An appellate panel of Seoul’s administrative court has ruled a former Samsung Electronics Co., Ltd. worker’s multiple sclerosis was caused by a combination of overwork and chemical exposure at the company’s LCD unit: the first-of-its-kind reversal of several earlier decisions that denied Samsung cluster victims workers compensation.
3.5 in 100,000
In the ruling on Feb 10, the court said the Korea Workers Compensation and Welfare Service should pay medical expenses for Kim Mi-seon, a 37-year-old former Samsung woman worker suffering from multiple sclerosis.
The condition is so rare that only 3.5 in every 100,000 Koreans fall victim to it.
Kim was diagnosed with multiple sclerosis in 2000 when she turned 20—after about three years of cleaning and soldering LCD and OLED panels 12 hours a day at Samsung Electronics’ LCD line, now part of Samsung Display Co., Ltd. In 2013, she filed an administrative lawsuit against KCOMEL after the agency rejected her petition for workers compensation.
“[Over the period] she was exposed to acetone and organic solvents,” the ruling read. “Kim, then under 20 of age, worked frequent night shifts in an enclosed space, which factored in her condition by limiting UV exposure.”
The ruling established the work relatedness of Kim’s multiple sclerosis by citing the facts that there are four confirmed cases of multiple sclerosis among former Samsung employees and that there were no other factors than her working conditions that could cause Kim’s condition.
Kim is the first victim from Samsung’s LCD unit to have successfully claimed workers compensation.
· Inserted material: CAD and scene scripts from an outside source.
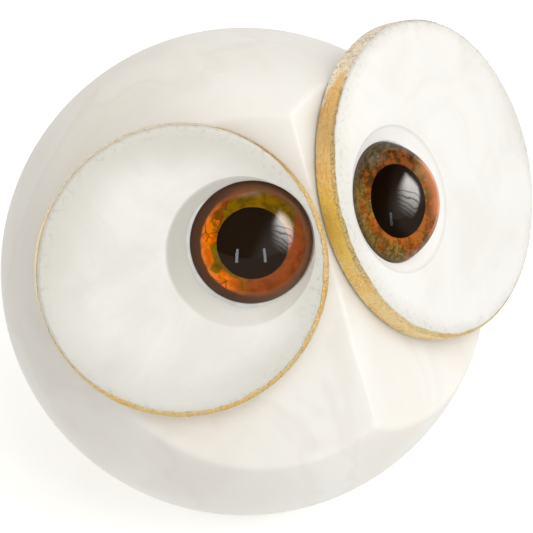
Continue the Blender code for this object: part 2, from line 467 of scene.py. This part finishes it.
def gold_leaf():
    """Imitation leaf: crinkled and creased, dull and pitted on the chamfer, rubbed pale in places."""
    crease_tone, dull_tone, pit_tone = (0.48, 0.28, 0.09), (0.46, 0.37, 0.22), (0.14, 0.10, 0.06)
    champagne, bare = (0.88, 0.81, 0.68), (0.66, 0.60, 0.48)
    material, tree, shader = principled("gold_leaf")
    point = own_point(tree)
    worn = value_of(tree, "worn")
    chamfer = value_of(tree, "chamfer")
    drift = noise_value(tree, point, 110.0, detail=4.0, roughness=0.6, distortion=0.5)
    crinkle = noise_value(tree, point, 1500.0, detail=6.0, roughness=0.65, distortion=1.2)
    rub = noise_value(tree, point, 700.0, detail=5.0, roughness=0.7, distortion=0.8)
    grit = noise_value(tree, point, 2600.0, roughness=0.7)
    colour = leaf_metal(tree, drift, crinkle)
    colour = mix(tree, leaf_creases(tree, point, rub), colour, crease_tone)
    dull = product(tree, chamfer, ramp(tree, grit, 0.35, 0.6, 0.35, 0.9))
    colour = mix(tree, dull, colour, dull_tone)
    colour = mix(tree, worn, colour, mix(tree, ramp(tree, rub, 0.4, 0.65), champagne, bare))
    hollows = math(tree, "MAXIMUM", grit, math(tree, "SUBTRACT", rub, 0.06))
    pitted = math(tree, "MAXIMUM", chamfer, worn)
    pits = product(tree, ramp(tree, hollows, 0.54, 0.64, 0.0, 0.75), pitted)
    colour = mix(tree, pits, colour, pit_tone)
    dents = bump(tree, rub, 0.4 * MM, 0.8)
    set_inputs(
        tree, shader,
        Base_Color=colour,
        Metallic=ramp(tree, worn, 0.0, 1.0, 1.0, 0.6),
        Roughness=ramp(tree, drift, 0.3, 0.7, 0.22, 0.36),
        Normal=bump(tree, crinkle, 0.3 * MM, 1.0, dents),
    )
    return material


def eye_glass():
    """Clear glass, less mirror-like towards its edge than at its crown."""
    material, tree, shader = principled("eye_glass")
    tree.nodes.remove(shader)
    reach = length_of(tree, flattened(tree, own_point(tree)))
    bends = node(tree, "ShaderNodeBsdfRefraction", {"Roughness": 0.0, "IOR": 1.5})
    mirrors = node(tree, "ShaderNodeBsdfAnisotropic", {"Roughness": 0.0})
    slope = product(tree, node(tree, "ShaderNodeFresnel", {"IOR": 1.15}).outputs[0], 0.5)
    share = math(tree, "ADD", slope, ramp(tree, reach, 8.5 * MM, 11.0 * MM, 0.18, 0.03))
    inputs = {0: share, 1: bends.outputs[0], 2: mirrors.outputs[0]}
    both = node(tree, "ShaderNodeMixShader", inputs)
    tree.links.new(both.outputs[0], tree.nodes["Material Output"].inputs["Surface"])
    return material


def iris_shape(tree, point):
    """The distance from the eye's axis, and the direction round it."""
    flat = flattened(tree, point)
    return length_of(tree, flat), vector(tree, "NORMALIZE", flat)


def matt_paint(material, tree, shader, colour):
    """Give a material of the painted eye its colour; the gloss is the glass's own."""
    set_inputs(tree, shader, Base_Color=colour, Roughness=0.5, Specular_IOR_Level=0.0)
    return material


def olive_patches(tree, reach, spoke, broad, fringe):
    """The share of olive in the right iris: ragged round the pupil, missing at the lower inner side."""
    ragged = math(tree, "ADD", math(tree, "ADD", reach, centred(tree, broad, 12.0 * MM)), fringe)
    upper_inner = along(tree, spoke, Vector((0.7, 0.7, 0.0)))
    ragged = math(tree, "SUBTRACT", ragged, ramp(tree, upper_inner, 0.5, 1.0, 0.0, 1.8 * MM))
    lower_inner = along(tree, spoke, Vector((0.7, -0.7, 0.0)))
    near = ramp(tree, ragged, 8.0 * MM, 8.8 * MM, 1.0, 0.0)
    return product(tree, near, ramp(tree, lower_inner, 0.3, 0.7, 1.0, 0.0))


def smoky_patch(tree, reach, spoke, patch):
    """The share of the dark smoke at the right iris's upper outer side."""
    upper_outer = along(tree, spoke, Vector((-0.6, 0.8, 0.0)))
    smoky = product(tree, ramp(tree, upper_outer, 0.7, 0.95), ramp(tree, patch, 0.42, 0.52, 0.2, 0.9))
    return product(tree, smoky, ramp(tree, reach, 9.0 * MM, 10.5 * MM, 1.0, 0.0))


def fine_cracks(tree, point, broad):
    """The share of a few thin cracks in the paint."""
    inputs = {"Vector": point, "Scale": 330.0}
    cells = node(tree, "ShaderNodeTexVoronoi", inputs, feature="DISTANCE_TO_EDGE")
    line = ramp(tree, cells.outputs["Distance"], 0.0, 0.05, 0.8, 0.0)
    return product(tree, line, ramp(tree, broad, 0.56, 0.6))


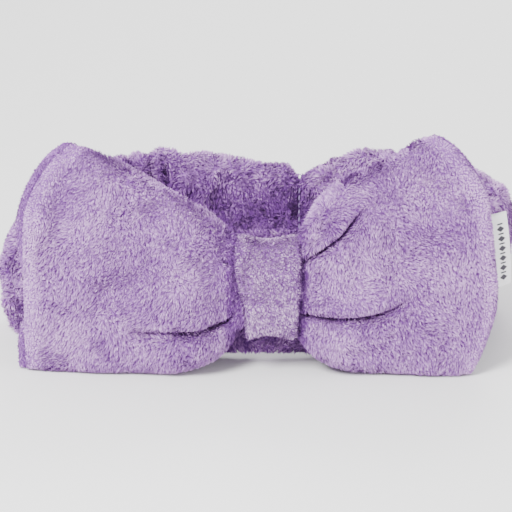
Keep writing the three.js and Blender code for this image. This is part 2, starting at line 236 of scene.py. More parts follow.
def locks(grid, normals, flow, tone, seed, spacing=0.6, length=2.0, width=0.6, clump=1.3,
          contrast=1.0, keep=None):
    """Pile planted over a grid. Each lock of fibres is a bent blade that leans along the flow, and
    neighbours draw together into clumps. tone is 0 dark to 1 light, and a size may vary over the grid.
    Returns points, faces, each point's tone, and its share of the way from root to tip."""
    rng = np.random.default_rng(seed)
    low, high = grid[:-1], grid[1:]
    area = np.linalg.norm(np.cross(high - low, np.roll(low, -1, 1) - low), axis=-1)
    if keep is not None:
        area = area * keep[:-1]
    count = np.floor(area / spacing ** 2 + rng.random(area.shape)).astype(int)
    row, column = (np.repeat(index.ravel(), count.ravel()) for index in np.indices(area.shape))
    total = len(row)
    down, over = rng.random((2, total, 1))
    beside = (column + 1) % grid.shape[1]

    def between(field):
        if field.ndim == 2:
            field = field[..., None]
        before = blend_to(field[row, column], field[row, beside], over)
        after = blend_to(field[row + 1, column], field[row + 1, beside], over)
        return blend_to(before, after, down)

    root = between(grid)
    up = unit(between(normals))
    long = between(np.broadcast_to(length, grid.shape[:2])) * rng.uniform(0.75, 1.2, (total, 1))
    wide = width * rng.uniform(0.7, 1.2, (total, 1))

    # Clumps are cells of space with wandering borders.
    drift = spread(*(clump_drift(root + 70 * k, 2.2 * clump) for k in range(3)))
    cell = np.floor((root + 1.1 * clump * drift) / clump).astype(int)
    member = np.unique(cell @ np.array([1, 5003, 5003 * 5003]), return_inverse=True)[1].ravel()
    size = np.bincount(member)
    heart = np.stack([np.bincount(member, root[:, k]) / size for k in range(3)], -1)[member]
    clump_turn = rng.normal(0, 0.28, (len(size), 3))[member]
    clump_tone = rng.normal(0, 0.1 * contrast, len(size))[member]

    lean = between(flow) + clump_turn + rng.normal(0, 0.16, (total, 3))
    lean = unit(lean - up * np.sum(lean * up, axis=1, keepdims=True))
    side = unit(np.cross(up, lean) + up * rng.normal(0, 0.4, (total, 1)))
    pull = 0.5 * (heart - root)
    root = root - up * TUFT_SINK
    middle = root + long * (0.6 * up + 0.2 * lean) + 0.5 * pull
    tip = root + long * (0.95 * up + 0.7 * lean) + pull
    half = side * wide / 2
    points = np.stack([root - half, root + half, middle - half, middle + half, tip], 1)
    points[..., 2] = np.maximum(points[..., 2], TUFT_LOWEST)
    blade = np.array([[0, 1, 3], [0, 3, 2], [2, 3, 4]])
    faces = (blade[None] + 5 * np.arange(total)[:, None, None]).reshape(-1, 3)
    shade = between(tone)[:, 0] + clump_tone + rng.normal(0, 0.2 * contrast, total)
    rise = np.tile([0, 0, 0.55, 0.55, 1], total)
    return points.reshape(-1, 3), faces, np.repeat(np.clip(shade, 0, 1), 5), rise


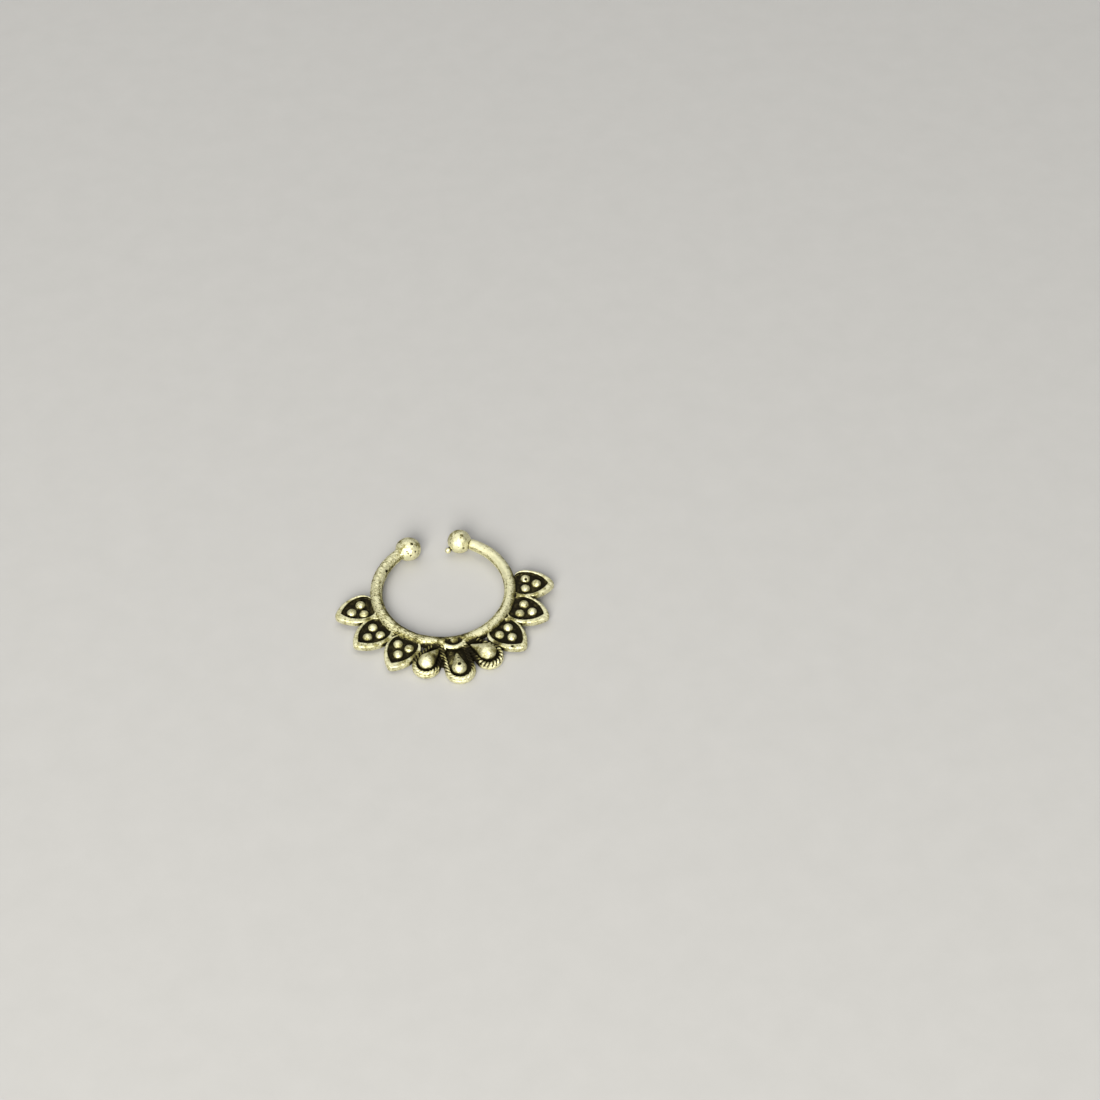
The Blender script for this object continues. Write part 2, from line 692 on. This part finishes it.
def add_scallop(relief):
    """The small half-round collar over the middle of the hoop, with a hollow and a bead behind it."""

    def hollow(x, y, z):
        squares = [((p - m) / r) ** 2 for p, m, r in zip((x, y, z), SCALLOP_HOLLOW_AT, SCALLOP_HOLLOW_R)]
        return (np.sqrt(sum(squares)) - 1) * min(SCALLOP_HOLLOW_R)

    def bar(x, y, z):
        ahead = y - SCALLOP_Y
        bow = np.where(ahead < 0, np.hypot(x, ahead) - SCALLOP_R, np.hypot(np.abs(x) - SCALLOP_R, ahead))
        return np.hypot(bow, z - SCALLOP_Z) - SCALLOP_BAR_R

    relief.carve((-1.2, -6.8, 0.2), (1.2, -5.6, 1.2), hollow, blend=0.05)
    relief.add((-1.6, -7.3, -0.3), (1.6, -5.3, 0.8), bar, blend=0.08)
    add_ball(relief, SCALLOP_BEAD_AT, SCALLOP_BEAD_R, blend=0.05)


def add_solder(relief):
    """The lump of solder and the beads that it left on the hoop beside the left drop."""
    for x, y, z, r in SOLDER:
        add_ball(relief, (x, y, z), r, blend=0.03)


def roughen(relief, noise):
    """Gives the surface the small unevenness of a casting."""
    reach = 0.12
    near = np.nonzero(np.abs(relief.value) < reach)
    x, y, z = (relief.low[k] + relief.step * near[k].astype(np.float32) for k in range(3))
    swell = noise(x, y, z, size=0.7)
    grain = noise(x + 9, y, z, size=0.19)
    relief.value[near] += SWELL_DEPTH * (1 + swell) + GRAIN_DEPTH * (1 + grain)
    on_balls = smooth_step(DENTS_START, DENTS_FULL, y)
    for depth, size, shift in BALL_DENTS:
        relief.value[near] += depth * on_balls * (1 + noise(x + shift, y, z, size))


def press_pits(relief):
    """Presses the pits into the metal, and gives the middle, the radius and the darkness of each."""
    pits = []
    for x, y, r, sunk in TOP_PITS:
        pits.append(((x, y, relief.top(x, y) + r - sunk), r, TOP_PIT_DARK))
    for side, toward, r, sunk in BALL_PITS:
        out = np.array(toward) / np.linalg.norm(toward)
        middle = ball_middle(side) + out * (BALL_R - BALL_DENTED + r - sunk)
        pits.append((middle, r, BALL_PIT_DARK))
    for middle, r, _ in pits:
        reach = r + 0.1
        low = [m - reach for m in middle]
        high = [m + reach for m in middle]
        relief.carve(low, high, lambda x, y, z: ball(x, y, z, middle, r), blend=0.03)
    return pits


def skin(relief):
    """A closed mesh of the surface, with a vertex in each grid cell that it crosses."""
    value = relief.value
    inside = value < 0
    corners = [(i, j, k) for i in (0, 1) for j in (0, 1) for k in (0, 1)]

    def shifted(array, corner):
        return array[tuple(slice(c, n - 1 + c) for c, n in zip(corner, array.shape))]

    filled = sum(shifted(inside, c).astype(np.int8) for c in corners)
    cells = np.nonzero((filled > 0) & (filled < 8))
    number = np.full(filled.shape, -1, np.int32)
    number[cells] = np.arange(len(cells[0]))
    total = np.zeros((len(cells[0]), 3), np.float32)
    crossings = np.zeros(len(cells[0]), np.float32)
    for a in corners:
        for axis in range(3):
            if a[axis]:
                continue
            b = tuple(1 if k == axis else a[k] for k in range(3))
            low = value[cells[0] + a[0], cells[1] + a[1], cells[2] + a[2]]
            high = value[cells[0] + b[0], cells[1] + b[1], cells[2] + b[2]]
            crossed = (low < 0) != (high < 0)
            t = np.where(crossed, low / np.where(crossed, low - high, 1), 0)
            for k in range(3):
                total[:, k] += crossed * (a[k] + (t if k == axis else 0))
            crossings += crossed
    places = np.stack(cells, 1) + total / crossings[:, None]
    points = np.array(relief.low) + relief.step * places

    quads = []
    for axis in range(3):
        first = [slice(None)] * 3
        second = [slice(None)] * 3
        first[axis] = slice(0, -1)
        second[axis] = slice(1, None)
        one = inside[tuple(first)]
        two = inside[tuple(second)]
        u, v = [k for k in range(3) if k != axis]
        for crossed, flip in ((one & ~two, axis == 1), (~one & two, axis != 1)):
            at = np.stack(np.nonzero(crossed), 1)
            ring = []
            for du, dv in ((-1, -1), (0, -1), (0, 0), (-1, 0)):
                cell = at.copy()
                cell[:, u] += du
                cell[:, v] += dv
                ring.append(number[cell[:, 0], cell[:, 1], cell[:, 2]])
            quads.append(np.stack(ring[::-1] if flip else ring, 1))
    return points, np.concatenate(quads)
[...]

In 2012-2014, KCOMWEL or the court and turned down the claims filed by three Samsung LCD workers who contracted multiple sclerosis.
During the four years of legal procrastination, Kim’s health imploded substantially, to the point of near-complete vision loss and severe sciatica. She is now bed-ridden.
One Out of 13
It was Samsung, with the connivance of the government, that created a series of procedural delays. “Samsung and its suppliers repeatedly defied court requests to provide chemical data used in LCD production,” said Lim Ja-woon, the attorney with SHARPS who represented Kim.
Since May 2013, Samsun has complied with only one out of the 13 separate disclosure requests–four of them for one supplier over the same material–filed by Lim with the court.
Samsung Fuels Presidential Malfeasance
Over the past four months, SHARPS emerged as a strong contingent in the weekly candlelight protests that have been lighting up central Seoul by drawing a total of more than 10 million protesters. They have been calling for an immediate ouster of President Park Geun-hye and the arrest of Samsung’s heir apparent Lee Jae-yong for, among many other things, their collusion in an influence-peddling scheme.
SHARPS’s Sit-in Continues
Since Oct. 7, 2015, SHARPS and its supporters have been staging a sit-in at Samsung D’light, the company’s so-called global exhibition space in south Seoul, calling for the world’s largest technology company to: 1) compensate all victims of occupational disease transparently and sufficiently; and 2) make a sincere and full apology.
On Feb. 4, SHARPS seated a new statue of Semiconductor Girl, the symbol of Samsung cluster victims, at their sit-in. Setting apart from the smaller and innocent-looking old one, the new statue bears an image of a girl in a white dirt-free suit with a piercing stare and folded arms.